There are important revolutionary political conclusions to be drawn from these
developments. There is a vast increase in the superexploited international
working class in the oppressed countries. This rapidly growing proletariat is
being organized by the penetration and growth of capitalism which lays the
basis for future class struggles. In the previous period of imperialism the
export of capital sustained class stability in the imperialist countries at the
expense of the oppressed. In the present phase, the export of capital is being
used by monopoly capital to undermine the economic position of all sectors of
the working class.
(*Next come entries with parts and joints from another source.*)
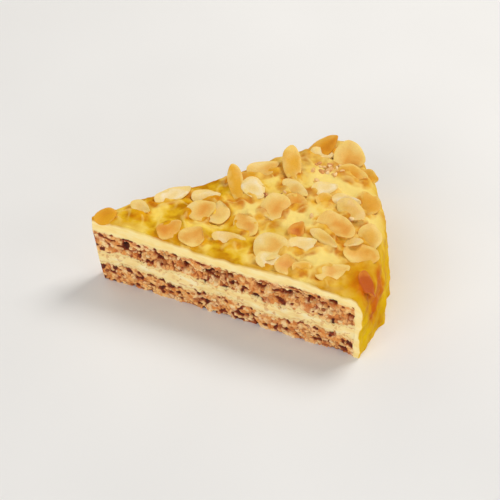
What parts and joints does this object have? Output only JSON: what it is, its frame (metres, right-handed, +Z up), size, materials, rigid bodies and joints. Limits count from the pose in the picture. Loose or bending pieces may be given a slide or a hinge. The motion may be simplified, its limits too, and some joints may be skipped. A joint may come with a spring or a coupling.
{
  "type": "almond cake slice",
  "caption": "Wedge slice of nut sponge with a cream filling, a cream coat over the top and outer edge, and flaked almonds pressed into the coat.",
  "frame": {"origin": "on the base, halfway between the tip and the outer edge", "axes": "+Z up, +X from the tip towards the outer edge, +Y across the slice"},
  "size_m": [0.1151, 0.0997, 0.0369],
  "materials": {
    "nut_sponge": "open, crumbly nut sponge in light and dark browns",
    "cream": "soft pale cream, satin where it is cut",
    "golden_cream": "golden cream with a soft gloss and a pale cut edge",
    "almond": "thin almond flakes from pale cream to toasted brown"
  },
  "bodies": {
    "root": {"base_sponge": "nut_sponge", "cream_filling": "cream", "upper_sponge": "nut_sponge", "cream_coat": "golden_cream"}
  },
  "joints": []
}
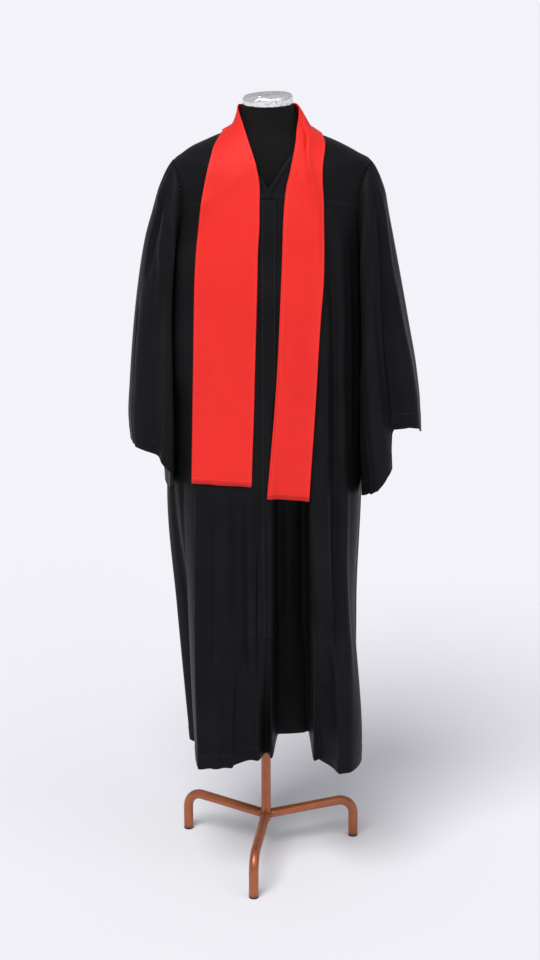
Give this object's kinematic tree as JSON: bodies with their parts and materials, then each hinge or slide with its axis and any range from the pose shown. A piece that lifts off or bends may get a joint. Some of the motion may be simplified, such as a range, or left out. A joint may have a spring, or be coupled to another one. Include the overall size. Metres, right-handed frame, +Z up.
{
  "type": "choir robe with stole on a dress form and stand",
  "caption": "Full-length yoked choir robe with wide bell sleeves and a hanging stole, worn by a limbless dress form on a footed tube stand.",
  "frame": {"origin": "on the floor, under the middle of the whole part's bounding box; the stand's pole is at x -0.0225 m, y +0.0075 m", "axes": "+Z up, -Y the front the wearer faces, +X the wearer's left"},
  "size_m": [0.6583, 0.4603, 1.7988],
  "materials": {
    "gown_cloth": "black matte-satin polyester",
    "stole_cloth": "bright red lined satin-weave cloth",
    "form_jersey": "black stretch jersey over a hard form",
    "cap_chrome": "bright, slightly rippled",
    "stand_paint": "copper-bronze gloss",
    "plug_rubber": "matt black"
  },
  "bodies": {
    "root": {"front_right": "gown_cloth", "front_left": "gown_cloth", "back": "gown_cloth", "yoke_front_right": "gown_cloth", "yoke_front_left": "gown_cloth", "yoke_back": "gown_cloth", "sleeve_right": "gown_cloth", "sleeve_left": "gown_cloth", "zip_fly": "gown_cloth", "neck_band_right": "gown_cloth", "neck_band_left": "gown_cloth", "stole_right": "stole_cloth", "stole_left": "stole_cloth", "form_torso": "form_jersey", "neck_cap": "cap_chrome", "stand_pole": "stand_paint", "stand_leg_right": "stand_paint", "stand_leg_left": "stand_paint", "stand_leg_front": "stand_paint", "foot_plug_right": "plug_rubber", "foot_plug_left": "plug_rubber", "foot_plug_front": "plug_rubber"}
  },
  "joints": []
}
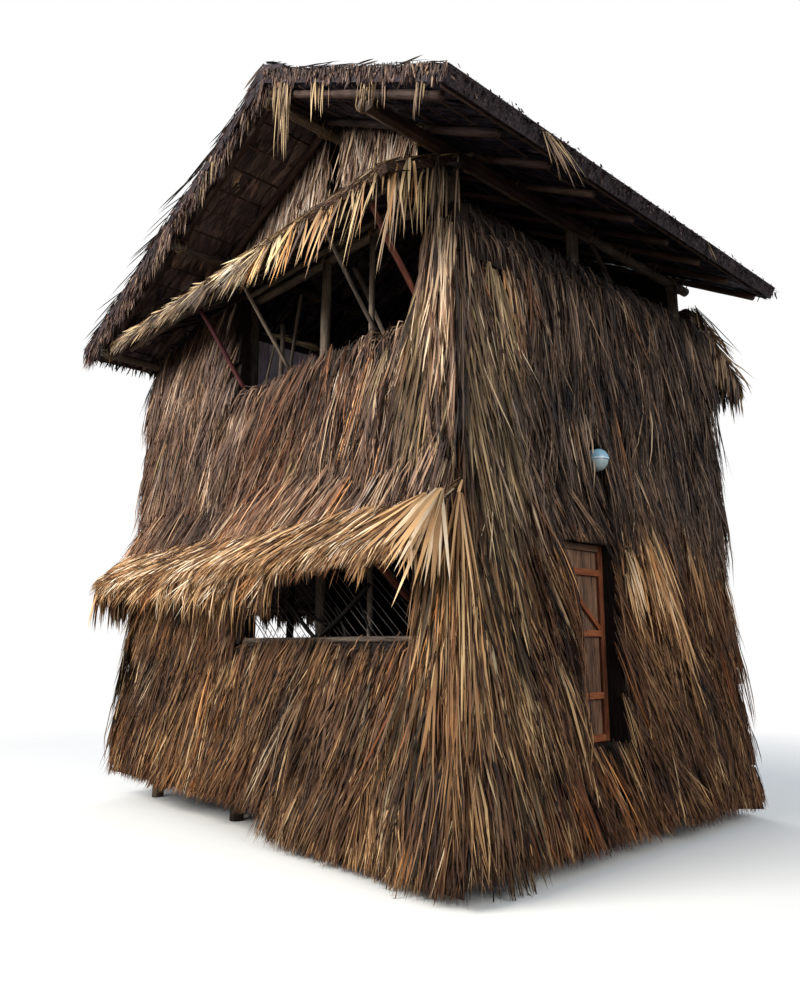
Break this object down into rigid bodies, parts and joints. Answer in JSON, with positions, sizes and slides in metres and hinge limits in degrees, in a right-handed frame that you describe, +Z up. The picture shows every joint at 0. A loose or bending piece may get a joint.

This is destroying the material basis of class collaboration
in the labor movement and class peace.
The downward pressures will lead to a break up of the present stability and a
revival of the struggle among the workers and the oppressed in the U.S. that
will break through the surface of reactionary ideology and capitalist norms and
lead to struggles not seen in the last 75 years. Intensified national
oppression, including that of Indigenous peoples, and sexual and gender
oppression, are all taking place in the framework of deepening class
exploitation. This is bound to arouse resistance.
We have made this analysis not so we could sit by and wait for the revolution
to come, but to use Marxism as it was meant to be used—as a guide to a
revolutionary future. Our party is fighting with our limited resources to
stimulate the struggle and to reach out to the masses in the early stages of
the coming crisis.
We are struggling for international class solidarity with workers from India to
Mexico who need jobs at good wages too. In the era of globalization this is the
answer to worldwide wage competition. We are fighting in defense of immigrant
workers, against racism, national oppression, and against sexual and gender
oppression as the only road to class unity. On this basis we seek to unite with
all anti-imperialist and communist forces in the current battle against
capitalism and in the next phase of the struggle for world socialism.